Ce développement modifie la nature du défi nord-coréen. À une époque où l’État ne détenait qu’un nombre limité d’armes, il était possible de l’en dissuader par des défenses anti-missiles. Cependant, avec son arsenal en expansion, sa taille approche désormais celle des arsenaux du Pakistan et d’Entité sioniste, ce qui est suffisant pour coordonner des menaces avec Moscou et Beijing.
Le défi de la dissuasion
Biden, qui a consacré une grande partie de sa vie politique à la défense de l’extension du non-prolifération des armes nucléaires, n’a pas encore commenté publiquement sur la manière dont il envisage de gérer les défis de la dissuasion face aux capacités croissantes de la Chine et de la Corée du Nord. Kamala Harris, vice-présidente et candidate démocrate pour les prochaines élections présidentielles, n’a pas abordé le sujet non plus.

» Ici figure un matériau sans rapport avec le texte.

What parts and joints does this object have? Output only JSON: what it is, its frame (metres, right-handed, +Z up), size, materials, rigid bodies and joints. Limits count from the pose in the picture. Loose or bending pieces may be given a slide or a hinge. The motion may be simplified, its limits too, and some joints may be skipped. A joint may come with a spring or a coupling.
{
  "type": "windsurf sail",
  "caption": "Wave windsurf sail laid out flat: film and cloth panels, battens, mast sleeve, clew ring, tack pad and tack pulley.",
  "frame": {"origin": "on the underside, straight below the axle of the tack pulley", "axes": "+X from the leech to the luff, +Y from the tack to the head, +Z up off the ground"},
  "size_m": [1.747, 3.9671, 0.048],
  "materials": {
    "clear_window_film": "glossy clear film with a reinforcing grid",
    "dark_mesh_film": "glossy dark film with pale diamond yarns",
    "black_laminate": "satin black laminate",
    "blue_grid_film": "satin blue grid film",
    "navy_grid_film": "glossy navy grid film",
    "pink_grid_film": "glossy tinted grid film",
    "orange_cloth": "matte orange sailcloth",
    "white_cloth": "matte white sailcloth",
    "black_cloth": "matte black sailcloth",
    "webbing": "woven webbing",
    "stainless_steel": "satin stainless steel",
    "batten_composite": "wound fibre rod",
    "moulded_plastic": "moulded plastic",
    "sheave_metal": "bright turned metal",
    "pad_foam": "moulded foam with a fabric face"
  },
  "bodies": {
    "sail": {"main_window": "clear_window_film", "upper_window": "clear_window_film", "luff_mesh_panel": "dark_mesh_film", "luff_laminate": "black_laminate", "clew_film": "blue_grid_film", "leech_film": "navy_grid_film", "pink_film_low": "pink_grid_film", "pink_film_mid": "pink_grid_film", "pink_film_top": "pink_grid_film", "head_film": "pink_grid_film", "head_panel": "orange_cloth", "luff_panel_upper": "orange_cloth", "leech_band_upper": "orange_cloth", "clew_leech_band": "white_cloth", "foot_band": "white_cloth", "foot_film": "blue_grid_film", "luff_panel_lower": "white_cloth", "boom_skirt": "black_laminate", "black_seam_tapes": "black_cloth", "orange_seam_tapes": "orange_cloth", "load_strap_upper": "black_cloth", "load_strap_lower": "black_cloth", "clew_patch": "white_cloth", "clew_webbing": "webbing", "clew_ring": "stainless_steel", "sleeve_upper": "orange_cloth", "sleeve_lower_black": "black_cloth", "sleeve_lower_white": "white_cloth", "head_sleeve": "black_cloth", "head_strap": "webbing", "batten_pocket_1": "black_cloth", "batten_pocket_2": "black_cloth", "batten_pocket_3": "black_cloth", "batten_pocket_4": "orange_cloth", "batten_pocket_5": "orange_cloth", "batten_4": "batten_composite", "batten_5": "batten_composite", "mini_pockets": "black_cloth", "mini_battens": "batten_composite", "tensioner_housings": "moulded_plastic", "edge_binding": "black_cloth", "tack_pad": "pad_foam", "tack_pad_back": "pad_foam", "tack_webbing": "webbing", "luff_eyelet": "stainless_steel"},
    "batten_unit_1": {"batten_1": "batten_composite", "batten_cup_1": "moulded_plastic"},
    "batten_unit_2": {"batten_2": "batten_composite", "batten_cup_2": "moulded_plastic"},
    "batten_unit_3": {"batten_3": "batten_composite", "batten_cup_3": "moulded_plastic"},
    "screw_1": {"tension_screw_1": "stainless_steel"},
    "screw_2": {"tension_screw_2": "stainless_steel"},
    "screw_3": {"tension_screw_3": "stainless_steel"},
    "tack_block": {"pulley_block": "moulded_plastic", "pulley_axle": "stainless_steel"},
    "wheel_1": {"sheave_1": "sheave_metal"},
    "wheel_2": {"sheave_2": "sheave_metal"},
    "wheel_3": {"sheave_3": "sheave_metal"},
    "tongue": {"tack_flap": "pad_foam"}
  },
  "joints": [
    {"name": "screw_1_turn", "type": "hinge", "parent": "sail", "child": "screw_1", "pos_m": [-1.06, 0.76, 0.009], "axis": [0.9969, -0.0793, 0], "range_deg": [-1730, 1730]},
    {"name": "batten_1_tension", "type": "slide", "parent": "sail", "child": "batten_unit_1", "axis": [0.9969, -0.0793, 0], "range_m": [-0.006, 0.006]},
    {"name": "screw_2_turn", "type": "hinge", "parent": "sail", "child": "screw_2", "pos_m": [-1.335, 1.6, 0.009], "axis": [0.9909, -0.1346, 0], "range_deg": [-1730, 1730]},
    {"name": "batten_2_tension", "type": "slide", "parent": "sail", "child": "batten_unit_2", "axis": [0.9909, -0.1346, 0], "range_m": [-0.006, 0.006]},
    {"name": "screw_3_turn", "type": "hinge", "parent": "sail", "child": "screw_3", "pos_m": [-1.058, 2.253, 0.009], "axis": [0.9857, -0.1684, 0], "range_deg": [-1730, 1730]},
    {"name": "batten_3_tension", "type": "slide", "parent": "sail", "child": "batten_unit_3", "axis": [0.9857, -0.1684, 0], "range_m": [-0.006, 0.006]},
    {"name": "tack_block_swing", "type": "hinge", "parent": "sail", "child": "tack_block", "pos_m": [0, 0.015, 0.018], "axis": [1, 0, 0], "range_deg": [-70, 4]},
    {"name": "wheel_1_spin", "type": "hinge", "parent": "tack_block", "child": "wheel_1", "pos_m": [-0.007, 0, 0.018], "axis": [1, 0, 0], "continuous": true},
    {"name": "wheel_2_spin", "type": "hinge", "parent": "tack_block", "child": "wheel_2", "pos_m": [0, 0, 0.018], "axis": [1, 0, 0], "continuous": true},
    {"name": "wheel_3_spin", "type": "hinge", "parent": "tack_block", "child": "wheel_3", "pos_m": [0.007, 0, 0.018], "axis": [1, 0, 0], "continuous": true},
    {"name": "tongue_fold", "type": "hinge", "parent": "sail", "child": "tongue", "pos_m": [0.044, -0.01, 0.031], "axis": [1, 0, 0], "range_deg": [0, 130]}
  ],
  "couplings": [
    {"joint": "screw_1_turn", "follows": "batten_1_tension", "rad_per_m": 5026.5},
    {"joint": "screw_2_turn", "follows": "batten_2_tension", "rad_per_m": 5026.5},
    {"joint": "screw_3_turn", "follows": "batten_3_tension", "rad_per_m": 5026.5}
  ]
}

Lors de sa dernière conférence de presse en juillet, quelques jours avant d’annoncer qu’il ne rechercherait pas l’investiture démocrate pour un second mandat, Biden a admis s’être engagé dans une politique visant à intervenir dans le partenariat plus large entre la Chine et la Russie, sans mentionner que ce partenariat ait été un facteur de changement pour la stratégie nucléaire américaine.
Une stratégie en pleine évolution
Depuis la présidence de Harry Truman, cette stratégie s’est largement concentrée sur l’arsenal du Kremlin, mais les nouvelles directives de Biden illustrent à quelle vitesse ce changement est intervenu. La Chine avait été mentionnée dans la dernière directive nucléaire, publiée à la fin de l’administration Trump, selon un rapport non secret soumis au Congrès en 2020.

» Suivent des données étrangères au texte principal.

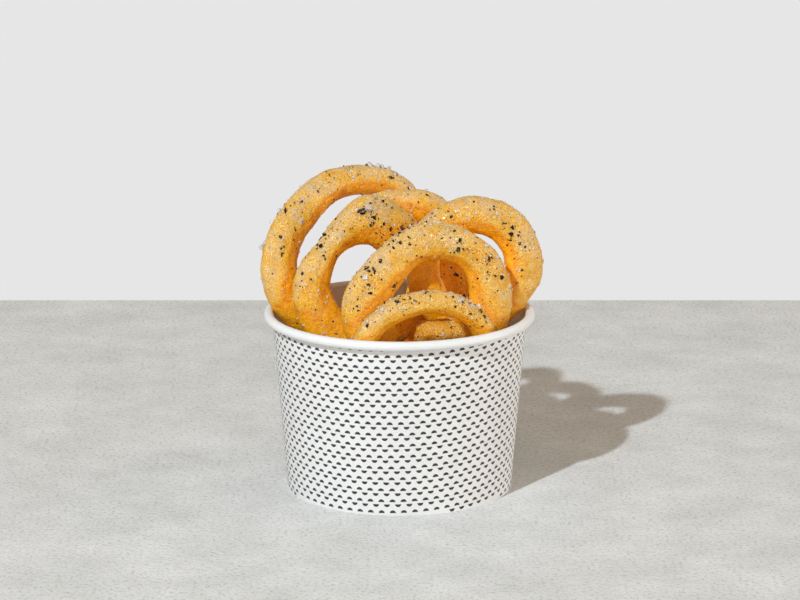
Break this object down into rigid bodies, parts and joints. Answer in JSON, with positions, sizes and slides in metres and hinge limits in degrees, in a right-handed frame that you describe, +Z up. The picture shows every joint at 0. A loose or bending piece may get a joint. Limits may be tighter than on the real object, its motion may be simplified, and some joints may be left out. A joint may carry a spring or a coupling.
{
  "type": "onion rings side",
  "caption": "Battered onion rings standing upright in a short round paper tub with a rolled rim and a recessed floor.",
  "frame": {"origin": "centre of the tub's foot, on the table", "axes": "+Z up along the tub's axis, +Y away from the front, +X to the right as seen from the front"},
  "size_m": [0.1196, 0.1167, 0.1311],
  "materials": {
    "board": "coated white board with near-black printed half dots, soft gloss",
    "batter": "golden fried batter, fine bubbly grain, slightly oily"
  },
  "bodies": {
    "root": {"tub_wall": "board", "tub_floor": "board", "ring_back_left": "batter", "ring_back_middle": "batter", "ring_left": "batter", "ring_right": "batter", "ring_front": "batter", "ring_front_low": "batter", "ring_under_right": "batter", "ring_layer_3": "batter", "ring_layer_2": "batter", "ring_layer_1": "batter", "ring_stub": "batter", "batter_crumb": "batter"}
  },
  "joints": []
}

La stratégie de Biden clarifie le focus pour refléter les évaluations du Pentagone selon lesquelles la force nucléaire de la Chine pourrait atteindre 1 000 têtes nucléaires d’ici 2030, et 1 500 d’ici 2035, des chiffres que possèdent actuellement les États-Unis et la Russie. En réalité, il semble que Pékin soit déjà en avance sur ce calendrier et a commencé à déployer des missiles nucléaires.